»»

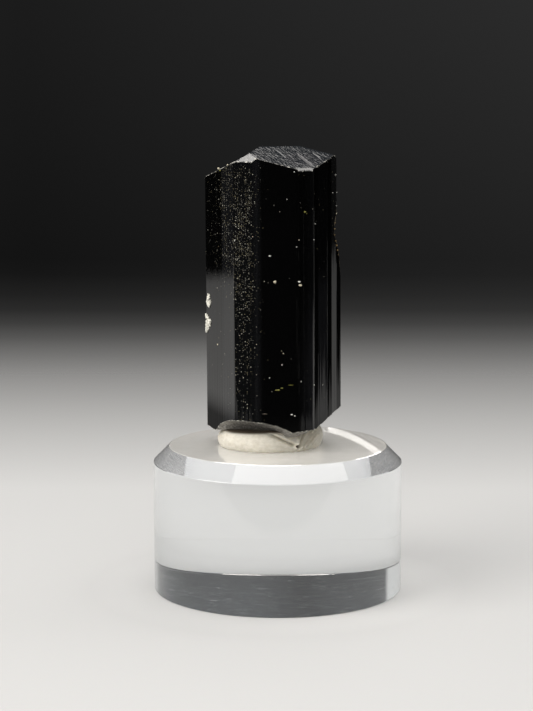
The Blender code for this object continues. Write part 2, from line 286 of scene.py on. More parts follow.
# Crystal: schorl. Each prism face has an azimuth and a distance from the axis.
crystalSet = {
    "axis": (-0.6, 0.0),
    "faces": [
        ("leftFront", -60, 7.05), ("frontLeft", -30, 7.36), ("vicinal", -12, 7.42), ("front", 0, 7.30),
        ("frontRight", 30, 7.96), ("rightFront", 60, 7.46), ("right", 90, 8.55), ("rightBack", 120, 7.90),
        ("backRight", 150, 7.30), ("back", 180, 7.00), ("backLeft", 210, 7.70), ("leftBack", 240, 8.00),
        ("left", 270, 8.50),
    ],
    "step": 0.085, "rows": 74, "cornerWear": 0.05,
    "lean": 0.006, "leanFrom": 38,
    # growth grooves: place along the face (0 to 1), width, depth
    "grooves": {
        "leftFront": [(0.40, 0.16, 0.006), (0.57, 0.20, 0.008), (0.64, 0.10, 0.005)],
        "frontLeft": [(0.22, 0.10, 0.02), (0.80, 0.16, 0.03)],
        "vicinal": [(0.35, 0.14, 0.04), (0.67, 0.12, 0.04)],
        "front": [(0.955, 0.24, 0.06)],
        "frontRight": [(0.385, 0.26, 0.06), (0.72, 0.12, 0.03)],
        "rightBack": [(0.22, 0.45, 0.12), (0.50, 0.60, 0.15), (0.80, 0.40, 0.10)],
        "backRight": [(0.35, 0.50, 0.12), (0.72, 0.35, 0.09)],
        "back": [(0.18, 0.40, 0.10), (0.46, 0.70, 0.14), (0.78, 0.45, 0.10)],
        "backLeft": [(0.50, 0.40, 0.10)],
        "leftBack": [(0.20, 0.50, 0.12), (0.47, 0.35, 0.09), (0.75, 0.55, 0.13)],
    },
    # stretches where two prism faces alternate as fine steps: from, to, how many, how far the treads turn
    "steps": {"rightFront": [(0.072, 0.17, 2, -27), (0.19, 0.50, 7, -25), (0.54, 0.66, 2, -27),
                             (0.86, 0.99, 3, -25)],
              "rightBack": [(0.58, 0.72, 3, -20)],
              "leftBack": [(0.28, 0.40, 3, 22)]},
    # fine striation by face: depth in mm
    "striae": {"leftFront": 0.004, "frontLeft": 0.010, "vicinal": 0.008, "front": 0.002, "frontRight": 0.006,
               "rightFront": 0.010, "right": 0.010},
    "otherStriae": 0.014,
    # speckle of pale mineral dust, by place along each face
    "speckle": {"leftFront": [(0, 0.03), (0.34, 0.06), (0.38, 0.30), (0.50, 0.10), (0.56, 0.14),
                              (0.62, 0.62), (1, 0.66)],
                "frontLeft": [(0, 0.80), (0.20, 0.95), (0.90, 0.95), (1, 0.40)],
                "vicinal": [(0, 0.22), (0.2, 0.12), (1, 0.08)],
                "front": [(0, 0.04), (0.15, 0.003), (1, 0.003)], "frontRight": [(0, 0.008), (1, 0.012)],
                "rightFront": [(0, 0.012)]},
    "otherSpeckle": [(0, 0.10)],
    # what share of it is left lower down, by height
    "speckleFade": {"leftFront": [(38.5, 0.05), (42.5, 1.0)],
                    "frontLeft": [(23, 0.18), (30, 0.32), (38, 0.64), (46, 1.0), (53, 0.9), (54.3, 0.35)]},
    "otherFade": [(23, 0.6), (46, 1.0)],
    # a film of finer dust, by place along each face, and what share of it is left by height
    "haze": {"vicinal": [(0, 0.05), (0.4, 0.14), (1, 0.02)],
             "frontRight": [(0, 0.02), (0.6, 0.10), (1, 0.22)],
             "rightFront": [(0.17, 0.01), (0.20, 0.15), (0.50, 0.15), (0.55, 0.02)],
             "leftFront": [(0.56, 0.0), (0.64, 0.12), (1, 0.12)], "frontLeft": [(0, 0.06)]},
    "hazeFade": {"frontRight": [(30, 1.0), (40, 0.2)], "rightFront": [(38, 1.0), (42, 0.15)]},
    # faces that end it above: a point, the azimuth that the face slopes down to, its slope, its roughness
    "top": [
        ((2.45, -7.30, 54.00), 30, 27.3, 0.017),
        ((-9.10, 0.60, 52.70), -90, 29.9, 0.010),
        ((3.30, -1.40, 56.42), 150, 27.3, 0.035),
        ((0.00, -2.80, 56.61), 208, 28.8, 0.035),
        ((-4.02, -6.53, 54.97), -30, 68.0, 0.0),
        ((3.38, -6.89, 53.72), 30, 51.0, 0.0),
    ],
    # the first face's streaks run this many degrees off its slope, and the mirror facets have none
    "streakTurn": 12, "smoothTop": (4, 5),
    "rimWear": (0.01, 0.06), "rimHeight": 0.06,
    # furrows down the first face: half their width, how far their ends are eased, where the bright wall is
    "furrowAzimuth": 42, "furrowHalf": 0.2, "furrowEase": 0.15, "furrowWall": (0.08, 0.17),
    # each furrow's start, length and depth
    "furrows": [(-0.10, -4.20, 1.6, 0.02), (1.20, -4.30, 1.2, 0.02), (2.49, -3.72, 2.7, 0.16),
                (4.30, -2.30, 1.4, 0.025), (5.40, -1.90, 1.0, 0.02)],
    # broken faces that end it below: a point, the azimuth that the face rises to, its slope
    "bottom": [((-9.0, 0.0, 20.5), 90, 4.29), ((5.03, -5.50, 21.66), 96, 26.7)],
    "chip": {"centre": (-4.0, -6.7, 19.55), "radii": (9.0, 4.0, 3.05), "turn": -30, "ripple": 0.03},
    # the heel is lifted this much left of this x, and a bulge hangs down in front
    "heel": (-7.9, 0.35), "bulge": {"centre": (1.6, -4.9), "radii": (3.4, 2.5), "depth": 0.9},
    # how far +X the right side reaches, by height, where a layer broke away
    "ledge": [(37.9, 9.0), (40.5, 7.89), (42.3, 7.78), (43.8, 7.59), (45.6, 7.12), (46.6, 7.12),
              (47.5, 7.30), (48.8, 7.40), (60, 7.40)],
    "ledgeBroken": (38.5, 48.8),
    # the mesh over each end: how far it is laid, and for its two grids the spacing and the rim left free
    "endReach": 9.6, "endGrid": (0.16, 0.32), "fineGrid": (0.055, 0.11),
    # the fine one lies in front, from this x and up to this y
    "fineFrom": (-6.0, -1.0),
}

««

__WHAT YOU NEED TO DO__
Track down every line of the material containing the string "this", and copy it.

__EXERCISE RESULT__
The Blender code for this object continues. Write part 2, from line 286 of scene.py on. More parts follow.
    # the first face's streaks run this many degrees off its slope, and the mirror facets have none
    # the heel is lifted this much left of this x, and a bulge hangs down in front
    # the fine one lies in front, from this x and up to this y